** WHAT YOU HAVE TO DO **
Within the data that follows, set down exactly the lines from the one containing "# where the" through the one containing "return [tuple(np.mean(group, axis=0)[:2])", both ends included.

** COLLECTED DATA **
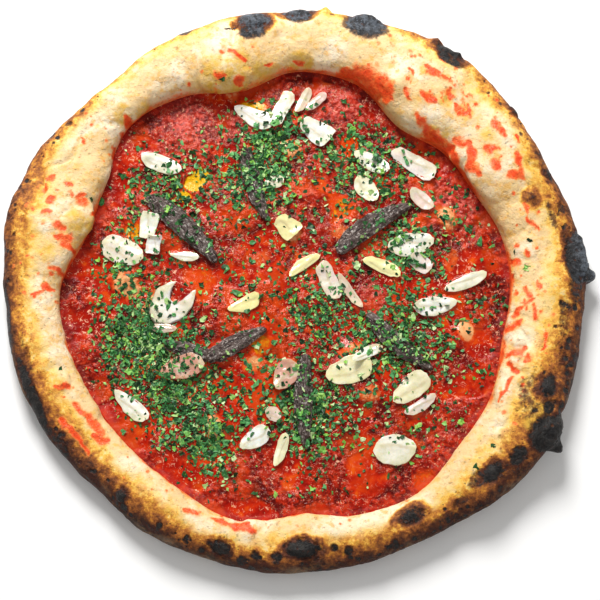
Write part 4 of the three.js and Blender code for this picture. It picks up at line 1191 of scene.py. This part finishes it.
def makeAnchovies():
    material = makeAnchovyMaterial()
    names = sorted(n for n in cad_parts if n.startswith("anchovy"))
    for k, name in enumerate(names):
        piece = smoothSolid(f"anchovyFillet_{k + 1}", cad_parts[name])
        points = meshPoints(piece.data)
        middle, along, across = mainAxes(points)
        delta = points - middle
        u, v = delta @ along, delta @ across
        lined = np.stack([u * 0.2, v, np.full(len(u), 9.0 * k)], -1)
        tip = 0.6 * smoothStep(0.72, 1, np.abs(u) / np.abs(u).max())
        points += np.outer(v * (strips["fuller"] + tip - 1), across)
        v = v * (strips["fuller"] + tip)
        ridge = valueNoise(lined, 1.1, 70 + k) * 0.3 + valueNoise(lined, 0.6, 90 + k) * 0.14
        top = smoothStep(0.35, 0.75, (points[:, 2] - points[:, 2].min()) / np.ptp(points[:, 2]))
        knobs = 0.35 * valueNoise(points, 2.2, 150 + k) + 0.45 * valueNoise(points, 7, 110 + k)
        points[:, 2] += (ridge + knobs) * top
        frayed = 0.7 * valueNoise(points, 3.2, 130 + k) + 0.3 * valueNoise(points, 1.4, 140 + k)
        points += np.outer(frayed * smoothStep(0.2, 0.8, np.abs(v) / np.abs(v).max()) * np.sign(v), across)
        setPoints(piece.data, points)
        low = smoothStep(0.45, 0.0, (points[:, 2] - points[:, 2].min()) / np.ptp(points[:, 2]))
        # ridge holds the fibre ridges' height, which the material paints lighter as a painted highlight
        addMarks(piece.data, {"along": u, "across": v + 13.0 * k, "low": low, "ridge": 2 * ridge + 0.4})
        dress(piece, material, "anchovy", name)
    print("anchovies laid:", len(names))


makeGarlic()
makeAnchovies()

# ---- parsley ----

parsley = {
    "leaves": {"count": 1500, "size": (3.4, 6.6), "power": 1.7, "rows": 2, "seed": 41},
    "bits": {"count": 6400, "size": (1.8, 4.2), "power": 1.3, "rows": 1, "seed": 42},
    "crumbs": {"count": 3000, "size": (0.8, 1.8), "power": 1.2, "rows": 1, "seed": 43},
    "drifts": [  # x, y, spread, share of the bits
        (-84, -26, 24, 0.10), (-66, -52, 26, 0.10), (-48, -80, 22, 0.05), (-70, 62, 26, 0.04),
        (-96, 20, 16, 0.02), (-22, 68, 20, 0.08), (38, 74, 24, 0.06), (6, -66, 24, 0.08),
        (54, -26, 26, 0.08), (60, 26, 18, 0.05), (14, -12, 20, 0.04), (-14, 92, 20, 0.04),
    ],
    "wide": {"radius": 114, "share": 0.26},  # the rest lies anywhere
    "clear": [(-60, 63, 8), (-24, 104, 7), (-62, 98, 16), (-58, 2, 12), (96, 14, 14), (98, -30, 12), (-16, -98, 16),
              (30, -104, 16), (-70, -96, 10), (22, 108, 10), (40, -2, 9), (-112, -20, 8)],  # x, y, radius
    "edge": 7,  # thinner this close to the sauce's edge
    "left": 0.25,  # share that lies in the clear spots all the same
    "thick": 0.16,
    "tilt": 40,
    "kept": {"garlic": 0.24, "anchovy": 0.35},  # share of the bits that stay on them
    "proud": 0.12,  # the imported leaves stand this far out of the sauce
    "group": 2.8,
    "onRim": [(123, 10), (125, 25), (117, 20), (92, -98), (101, -87), (-125, -45), (-113, 50), (-109, 52), (-42, 118)],
}


def surfaceTree():
    # what the leaves fall on, and the share of them that each face keeps
    corners, faces, kept = [], [], []
    for piece in [o for o in bpy.context.scene.objects if o.type == "MESH" and not o.hide_render]:
        if piece.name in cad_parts:
            continue
        offset = len(corners)
        points = meshPoints(piece.data)
        points[:, :2] -= rimCentre
        corners += points.tolist()
        faces += [[offset + k for k in p.vertices] for p in piece.data.polygons]
        shares = [share for word, share in parsley["kept"].items() if piece.name.startswith(word)]
        kept += [shares[0] if shares else 1] * len(piece.data.polygons)
    return BVHTree.FromPolygons(corners, faces), kept


def packedLeaves():
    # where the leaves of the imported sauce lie
    points = meshPoints(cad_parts["sauce"].data)
    points[:, :2] -= rimCentre
    groups = []
    for point in points[points[:, 2] > sauceHeight(points) + parsley["proud"]]:
        for group in groups:
            if np.hypot(*(group[0] - point)[:2]) < parsley["group"]:
                group.append(point)
                break
        else:
            groups.append([point])
    return [tuple(np.mean(group, axis=0)[:2]) for group in groups]


def scatterSpots(kind, random):
    spots = []
    wide = parsley["wide"]
    for x, y, spread, share in [*parsley["drifts"], (0, 0, 0, wide["share"])]:
        wanted = round(share * kind["count"])
        while wanted > 0:
            if spread == 0:
                px, py = polar(random.uniform(0, 360), wide["radius"] * math.sqrt(random.random()))
            else:
                px, py = random.normal(x, spread * 0.5), random.normal(y, spread * 0.5)
            at = math.degrees(math.atan2(py, px)) % 360
            inside = float(around(dough["inner"], at)) - math.hypot(px, py)
            if inside < 1.5 or random.random() > inside / parsley["edge"]:
                continue
            near = any(math.hypot(px - cx, py - cy) < radius for cx, cy, radius in parsley["clear"])
            if near and random.random() > parsley["left"]:
                continue
            spots.append((px, py))
            wanted -= 1
    return spots


def leafShape(size, rows, random):
    # an uneven scrap of leaf, cupped, round its own middle; the large ones are lobed
    corners = int(random.integers(4, 6)) if rows == 1 else 2 * int(random.integers(3, 5))
    turn = 2 * np.pi * (np.arange(corners) + random.uniform(-0.3, 0.3, corners)) / corners
    reach = size / 2 * random.uniform(0.6, 1.2, corners)
    if rows > 1:
        reach[::2] *= random.uniform(0.5, 0.9)
    narrow = random.uniform(0.4, 1.0)
    outline = np.stack([reach * np.cos(turn), narrow * reach * np.sin(turn), np.zeros(corners)], -1)
    outline[:, 2] = random.uniform(-0.16, 0.2, corners) * size * 0.7
    if rows > 1:
        middle = outline * random.uniform(0.45, 0.6)
        middle[:, 2] += random.uniform(-0.04, 0.1) * size
        layers = [outline, middle, np.zeros((1, 3))]
    else:
        layers = [outline, np.zeros((1, 3))]
    return layers


def leafFaces(layers):
    # top and underside split alike, joined round the outline
    corners = len(layers[0])
    top = np.concatenate(layers)
    bottom = top - [0, 0, parsley["thick"]]
    count = len(top)
    i = np.arange(corners)
    j = (i + 1) % corners
    upper = []
    for k in range(len(layers) - 2):
        low, high = k * corners, (k + 1) * corners
        upper += [np.stack([low + i, low + j, high + j], 1), np.stack([low + i, high + j, high + i], 1)]
    low = (len(layers) - 2) * corners
    upper.append(np.stack([low + i, low + j, np.full(corners, count - 1)], 1))
    upper = np.concatenate(upper)
    under = upper[:, ::-1] + count
    rim = np.concatenate(
        [np.stack([i, count + i, count + j], 1), np.stack([i, count + j, j], 1)]
    )
    return np.concatenate([top, bottom]), np.concatenate([upper, under, rim])


def makeParsley(name, kind, surfaces, material, spots=()):
    random = np.random.default_rng(kind["seed"])
    tree, kept = surfaces
    allPoints, allFaces, tones, start = [], [], [], 0
    for x, y in [*spots, *scatterSpots(kind, random)]:
        hit, normal, face, _ = tree.ray_cast(Vector((x, y, 60)), Vector((0, 0, -1)))
        if hit is None or random.random() > kept[face]:
            continue
        size = lerp(*kind["size"], random.random() ** kind["power"])
        points, faces = leafFaces(leafShape(size, kind["rows"], random))
        lean = np.radians(random.normal(0, parsley["tilt"] * 0.5, 2))
        spin = Matrix.Rotation(random.uniform(0, 2 * math.pi), 3, "Z")
        tip = Matrix.Rotation(lean[0], 3, "X") @ Matrix.Rotation(lean[1], 3, "Y")
        lie = Vector((0, 0, 1)).rotation_difference(normal.lerp(Vector((0, 0, 1)), 0.35)).to_matrix()
        turned = points @ np.array(lie @ tip @ spin).T
        turned += [hit.x, hit.y, hit.z + 0.12 + abs(random.normal(0, 0.22))]
        allPoints.append(turned)
        allFaces.append(faces + start)
        start += len(points)
        tones.append(np.full(len(points), random.random()))
    piece = makePiece(name, np.concatenate(allPoints), [np.concatenate(allFaces)], {"tone": np.concatenate(tones)})
    piece.data.polygons.foreach_set("use_smooth", np.zeros(len(piece.data.polygons), bool))
    dress(piece, material, "sauce")
    print(name, "scattered:", len(tones), "bits,", len(piece.data.polygons), "faces")


def makeParsleyMaterial():
    material, tree, shader = newMaterial("parsleyLeaf")
    tone = mark(tree, "tone")
    paint = rampNode(
        tree, tone, [(0.0, "17301c"), (0.22, "2b5630"), (0.48, "427e45"), (0.7, "62a468"), (0.86, "8cc24e"), (1.0, "cfe0ac")]
    )
    vein = noiseNode(tree, 1.1, 4, 0.6)
    paint = mixColour(tree, stepNode(tree, vein, 0.5, 0.75, (0, 0.45)), paint, colour("8cc07a"))
    paint = mixColour(tree, stepNode(tree, vein, 0.5, 0.3, (0, 0.5)), paint, colour("1c3316"))
    feed(tree, shader, Base_Color=paint, Normal=bumpNode(tree, vein, 0.3, 0.6))
    feed(tree, shader, Roughness=0.42, IOR=1.4)
    return material


surfaces = surfaceTree()
leafMaterial = makeParsleyMaterial()
makeParsley("parsleyLeaves", parsley["leaves"], surfaces, leafMaterial, packedLeaves() + parsley["onRim"])
makeParsley("parsleyBits", parsley["bits"], surfaces, leafMaterial)
makeParsley("parsleyCrumbs", parsley["crumbs"], surfaces, leafMaterial)

# ---- floor and light ----

studio = {
    "floor": "f4f3f1",
    "world": 0.36,
    "lamps": [  # name, place, size, power
        ("keyLamp", (-0.25, 1.1, 0.95), 0.6, 23),
        ("fillLamp", (0.5, -0.9, 1.2), 1.4, 2.5),
    ],
}


def makeStudio():
    mesh = bpy.data.meshes.new("floor")
    reach = 6
    mesh.from_pydata([(-reach, -reach, 0), (reach, -reach, 0), (reach, reach, 0), (-reach, reach, 0)], [], [(0, 1, 2, 3)])
    floor = bpy.data.objects.new("floor", mesh)
    floor.location.z = -0.0004
    bpy.context.scene.collection.objects.link(floor)
    material, tree, shader = newMaterial("paleFloor")
    shadeNoise = noiseNode(tree, 400, 2)
    paint = mixColour(tree, shadeNoise, colour(studio["floor"]), colour("fbfaf8"))
    feed(tree, shader, Base_Color=paint, Roughness=0.8)
    mesh.materials.append(material)
    for name, spot, size, power in studio["lamps"]:
        data = bpy.data.lights.new(name, "AREA")
        data.shape = "DISK"
        data.size = size
        data.energy = power
        lamp = bpy.data.objects.new(name, data)
        lamp.location = spot
        lamp.rotation_euler = Vector(spot).to_track_quat("Z", "Y").to_euler()
        bpy.context.scene.collection.objects.link(lamp)
    world = bpy.data.worlds.new("softWorld")
    bpy.context.scene.world = world
    world.use_nodes = True
    world.node_tree.nodes["Background"].inputs["Color"].default_value = (1, 1, 1, 1)
    world.node_tree.nodes["Background"].inputs["Strength"].default_value = studio["world"]
    bpy.context.scene.view_settings.view_transform = "Standard"
    bpy.context.scene.view_settings.look = "Medium High Contrast"


makeStudio()
print("studio lit")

** WORKED SOLUTION **
    # where the leaves of the imported sauce lie
    points = meshPoints(cad_parts["sauce"].data)
    points[:, :2] -= rimCentre
    groups = []
    for point in points[points[:, 2] > sauceHeight(points) + parsley["proud"]]:
        for group in groups:
            if np.hypot(*(group[0] - point)[:2]) < parsley["group"]:
                group.append(point)
                break
        else:
            groups.append([point])
    return [tuple(np.mean(group, axis=0)[:2]) for group in groups]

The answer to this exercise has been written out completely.